The impact of government borrowing on industry.
Generally, government borrowing of over 3% of GDP and National Debt of over 60% of GDP is considered to be harmful and if government debt is too high it might start to deter foreign investment.
This is the amount the government need to borrow from the private sector. It occurs because the government is spending more than they receive in taxation. Problems of government borrowing include:
- Crowding out of private sector. It is argued that high government borrowing can cause crowding out. This means private sector investment is reduced because the private sector are lending to the government instead of investing in more profitable private projects.
- Liable to lead to higher tax and lower spending in the future.
- Higher interest rates. It is argued that higher levels of government borrowing tend to put upward pressure on interest rates. This is because the government need to raise rates to attract sufficient people to lend them money.

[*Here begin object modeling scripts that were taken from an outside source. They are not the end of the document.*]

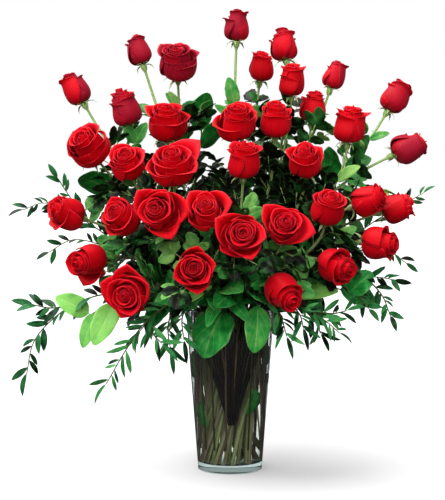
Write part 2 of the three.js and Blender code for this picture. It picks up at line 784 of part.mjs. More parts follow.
// A rose leaf is turned round its stem until it has room.
for (const { name, turn, stems } of sheaves) {
  stems.forEach(({ index, path }, i) => {
    LEAF_SPOTS[i].forEach((share, spot) => {
      const first = GOLDEN_ANGLE * (index + 3 * spot);
      const angles = Array.from({ length: ROSE_LEAF.tries }, (_, k) => first + ROSE_LEAF.nextTry * k);
      const leaf = angles
        .map((angle) => leafOn(path.bend, share, radians(angle)))
        .find((tried) => isClear(name, turned(roseLeaf({ ...tried, fat: ROOM }), turn)));
      if (leaf) pieces.get(name).push(place(name, turned(roseLeaf(leaf), turn)));
    });
  });
}

function greenOf(name) {
  if (name in SALAL) return MATERIAL.salal;
  return name in RUSCUS ? MATERIAL.ruscus : MATERIAL.roseGreen;
}

for (const [name, solids] of pieces) bouquet.add(meshOf(name, fuse(solids), greenOf(name)));
bouquet.add(meshOf("vase", vase, MATERIAL.glass));
bouquet.add(meshOf("water", makeWater(holes), MATERIAL.water));

export default bouquet;
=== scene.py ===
import bmesh
import bpy
import mathutils
import numpy as np
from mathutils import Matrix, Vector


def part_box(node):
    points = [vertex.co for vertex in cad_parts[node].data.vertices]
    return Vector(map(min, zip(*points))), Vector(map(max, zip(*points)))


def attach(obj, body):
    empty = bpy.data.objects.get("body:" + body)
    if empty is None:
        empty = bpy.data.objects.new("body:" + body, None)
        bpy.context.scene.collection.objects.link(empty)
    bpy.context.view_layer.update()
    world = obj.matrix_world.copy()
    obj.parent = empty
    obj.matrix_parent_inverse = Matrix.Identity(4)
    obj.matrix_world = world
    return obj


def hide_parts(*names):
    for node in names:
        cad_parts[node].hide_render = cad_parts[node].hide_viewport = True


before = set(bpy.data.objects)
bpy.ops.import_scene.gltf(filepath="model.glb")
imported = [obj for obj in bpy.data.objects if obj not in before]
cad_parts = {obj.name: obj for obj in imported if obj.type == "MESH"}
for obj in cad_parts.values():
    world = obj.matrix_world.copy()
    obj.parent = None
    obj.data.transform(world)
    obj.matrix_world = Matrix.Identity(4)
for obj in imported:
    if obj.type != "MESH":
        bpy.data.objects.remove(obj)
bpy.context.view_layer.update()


# ---------------- the vase
# One tall, tapered vessel of clear pressed glass: a wall 3.4 mm thick on a heavy foot, which looks faintly
# blue-green from the side. It was pressed in a mould and fire-polished, so that its rim and foot are round.

VASE_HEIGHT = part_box("vase")[1].z
RIM_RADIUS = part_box("vase")[1].x
FOOT_RADIUS = 0.0555
GLASS_WALL = 0.0034
FOOT_THICKNESS = 0.014
FOOT_HOLLOW = 0.001  # how far the foot's underside is hollowed
FOOT_EDGE = 0.002  # radius of the foot's rounded edge
FLOOR_FILLET = 0.007  # radius where the inside wall runs into the floor
GLASS_SIDES = 96


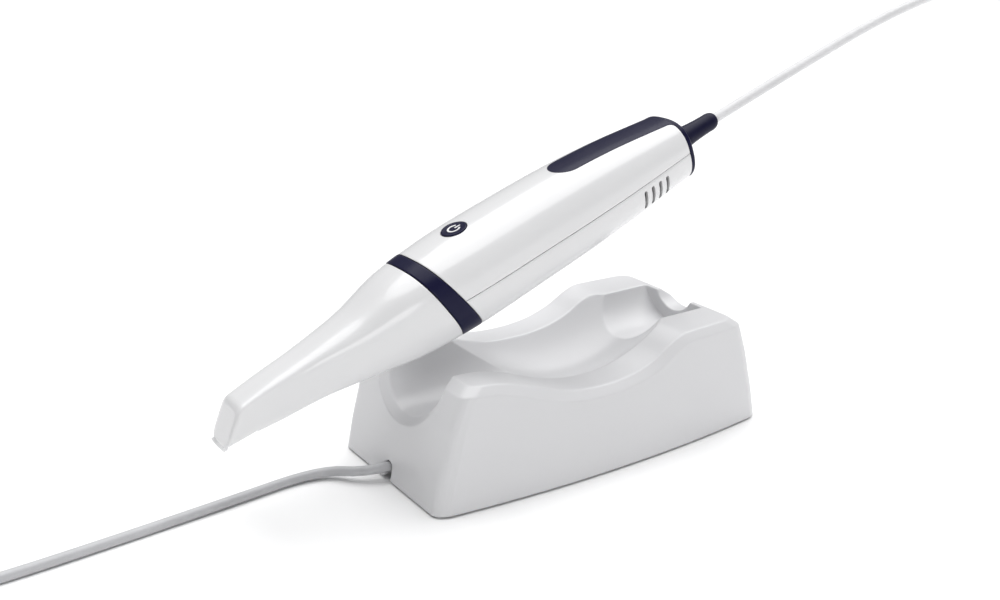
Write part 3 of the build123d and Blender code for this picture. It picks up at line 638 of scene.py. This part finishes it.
def build_boot():
    """The flexible boot: flared root, slim waist, rounded end round the cable."""
    root = CAP_END - 0.6
    waist, flare, fade = 3.4, 2.7, 6.0
    outline = [(root - 3.0, 0.01), (root - 3.0, 4.3), (root, 4.3), (root, waist + flare)]
    for u in np.linspace(root + 0.1, 124.2, 28):
        outline.append((u, waist + flare * math.exp(-(u - root) / fade)))
    for t in np.linspace(0, math.pi / 2, 10):
        outline.append((124.6 + 3.3 * math.sin(t), 2.05 + 1.52 * math.cos(t)))
    outline += [(127.6, 1.9), (126.0, 1.85)]
    boot = turned("strain_relief_skin", outline, "boot_navy", "handpiece")
    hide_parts("strain_relief")


def build_button():
    """Round dark button with a soft edge and a shallow dish."""
    top = float(top_height(np.array(BUTTON_U), np.array(0.0), 0.0))
    rows = [(0.02, BUTTON_ROOT), (BUTTON_RADIUS, BUTTON_ROOT)]
    edge = ((0.0, 0.02), (0.06, 0.16), (0.2, 0.25), (0.5, 0.28), (0.9, 0.2))
    rows += [(BUTTON_RADIUS - inward, top + rise) for inward, rise in edge]
    for r in np.linspace(3.7, 0.02, 14):
        rows.append((r, top + 0.2 - 0.12 * (1 - (r / 3.9) ** 2)))
    angle = np.linspace(0, 2 * math.pi, 96, endpoint=False)
    points = [(BUTTON_U + r * math.cos(t), r * math.sin(t), v) for r, v in rows for t in angle]
    faces = grid_faces(len(rows), len(angle), True)
    button = make_object("power_button_skin", in_hand(points), faces, "navy_trim", "button", 40.0)
    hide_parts("power_button")
    build_icon(top + 0.13)


def build_icon(face):
    """Pale power sign let into the button at the height of its face: open ring and bar."""
    arc = np.linspace(0.62, 2 * math.pi - 0.62, 60)
    section = ((1.75, -0.1), (1.78, 0.1), (2.42, 0.12), (2.45, -0.1))
    points = [
        (BUTTON_U + r * math.cos(t), r * math.sin(t), face + h) for t in arc for r, h in section
    ]
    base = len(points)
    faces = grid_faces(len(arc), 4, True) + [(0, 1, 2, 3), tuple(range(base - 4, base))]
    section = ((-0.32, -0.1), (-0.3, 0.11), (0.3, 0.11), (0.32, -0.1))
    points += [(BUTTON_U + u, y, face + h) for u in (0.45, 2.75) for y, h in section]
    faces += grid_faces(2, 4, True, base)
    faces += [tuple(range(base, base + 4)), tuple(range(base + 4, base + 8))]
    icon = make_object("power_icon_skin", in_hand(points), faces, "icon_white", "button")
    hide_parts("power_icon")


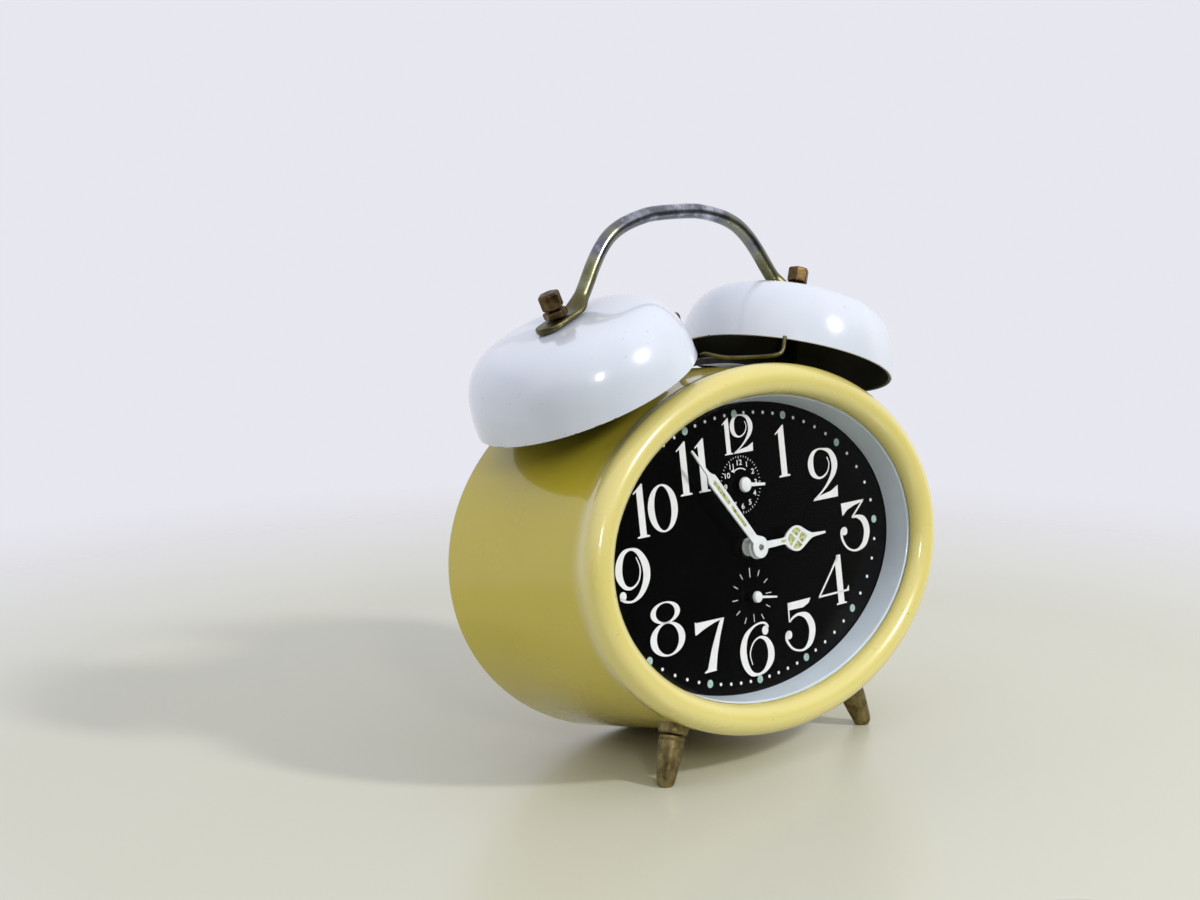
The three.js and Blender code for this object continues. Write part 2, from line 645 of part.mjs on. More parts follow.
function buildTimeTrain() {
  winding("time", TIME_SPRING);
  addToCase("time_great_wheel", wheel(TIME_SPRING, 32, 19, 6.2, 1.4, 2.0, 3), BRASS);
  addToCase("time_mainspring", spiral(TIME_SPRING, 3.4, 10.2, 4, 0.5, 8.4, 16.6), STEEL);

  const pinion = wheel(CENTRE, 8, 3.2, 5.6, 3.4);
  const centre = join(pinion, wheel(CENTRE, 24, 10, 9.4, 0.9, 0, 3), bar(CENTRE, 2.2, 8.8, 12));
  addToCase("centre_wheel", cut(centre, bar(CENTRE, 1.3, 4, 14)), BRASS);

  addToCase("third_wheel", join(
    bar(THIRD_AXIS, 0.6, 8.4, PLATE.rearY - GAP),
    wheel(THIRD_AXIS, 8, 2.0, 9.2, 1.4),
    wheel(THIRD_AXIS, 20, 8, 19.0, 0.7, 0, 3),
  ), BRASS);
  addToCase("fourth_wheel", join(
    bar(SECONDS_AXIS, 0.5, -2.6, PLATE.rearY - GAP),
    wheel(SECONDS_AXIS, 8, 1.6, 18.6, 1.5),
    wheel(SECONDS_AXIS, 20, 7, 21.6, 0.7, 0, 3),
  ), BRASS);
  addToCase("escape_wheel", join(
    bar(ESCAPE_AXIS, 0.5, 9.4, PLATE.rearY - GAP),
    wheel(ESCAPE_AXIS, 6, 1.3, 21.2, 1.5),
    wheel(ESCAPE_AXIS, 15, 4.5, 16.6, 0.6),
  ), BRASS);
}

function buildEscapement() {
  const lever = new THREE.Shape([
    [2.4, 2.6], [1.6, 3.2], [-0.8, 0.9], [-6.6, 1.1], [-6.6, 0.5], [-5.4, 0.1], [-6.6, -0.4], [-6.6, -1.0],
    [-0.8, -0.9], [1.2, -2.6], [2.2, -2.2], [0.9, 0],
  ].map(([x, z]) => new THREE.Vector2(x, z)));
  addToCase("pallet_lever", join(
    sheet(lever, 16.6, 17.2, 0, PALLET_AXIS),
    bar(PALLET_AXIS, 0.5, 12, 18.2, 8),
  ), STEEL);

  addToCase("balance_wheel", join(
    bar(BALANCE_AXIS, 0.6, 6, PLATE.rearY - GAP),
    bar(BALANCE_AXIS, 1.3, 16.4, 17.4),
    wheel(BALANCE_AXIS, 12, 6.4, 18.6, 1.0, 0, 3),
  ), BRASS);
  addToCase("hairspring", spiral(BALANCE_AXIS, 1.3, 4.6, 3, 0.25, 20.6, 21.1), STEEL);

  const ring = cut(bar(BALANCE_AXIS, 3.4, 25.8, 26.6, 16), bar(BALANCE_AXIS, 1.6, 25, 28));
  const arm = block([BALANCE_AXIS.x - 0.8, 25.8, BALANCE_AXIS.z - REGULATOR.reach],
    [BALANCE_AXIS.x + 0.8, 26.6, BALANCE_AXIS.z - 2.4]);
  const tipZ = BALANCE_AXIS.z - REGULATOR.reach;
  const tip = block([BALANCE_AXIS.x - 0.8, 25.8, tipZ - 0.5], [BALANCE_AXIS.x + 0.8, 42.6, tipZ + 0.5]);
  addToCase("regulator_lever", join(ring, arm, tip), STEEL);
}

// ---- Motion work and hand setting ---------------------------------------------

function knob(name, axis, radius, yStart, arborEnd) {
  const grip = wheel(axis, 16, radius, yStart + 1.2, 3.6);
  const collar = bar(axis, radius * 0.62, yStart, yStart + 1.2, 16);
  const socket = bar(axis, 1.3, yStart - 1, arborEnd + GAP);
  addToCase(name, cut(join(grip, collar), socket), BRASS);
}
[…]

- High levels of borrowing may by symptomatic of poor government management. i.e failure to collect taxes and failure to control spending. This may indicate poor management of economy.
However, the budget balance doesn’t directly impact on the success of manufacturing industries. Some economies have been able to run a persistently large budget deficit without adversely impacting on industry.
- It could also be argued that a budget deficit is a good thing, if the government is borrowing to invest in infrastructure improvements such as new roads and better communications.
Some developing countries may find it harder to borrow because the private sector don’t trust the government as much. Therefore, the budget deficit will be more significant and lead to higher rates in the future.
Persistent high levels of government borrowing mean that the National debt will be higher. Consistent high levels of debt may even suggest the government could default on the repayments which would cause serious problems and lack of confidence in the economy.
If borrowing is cyclical i.e. increases in a recession, reduces during growth, then that is to be expected. Governments need to borrow more in a downturn because they receive lower tax revenues.
Public sector debt
Public sector debt is the total amount of debt the government owed. It is the cumulative amount of annual deficits. The issue of public sector debt is similar to the budget deficit. High borrowing leads to growing public sector debt and problems such as the potential for higher interest rates.
With high public sector, the government has less scope for borrowing to invest when necessary.
Public sector debt trend
The trend of public sector debt is important for seeing whether the governments fiscal deficit is growing or diminishing. It doesn’t have a direct impact on manufacturing firms.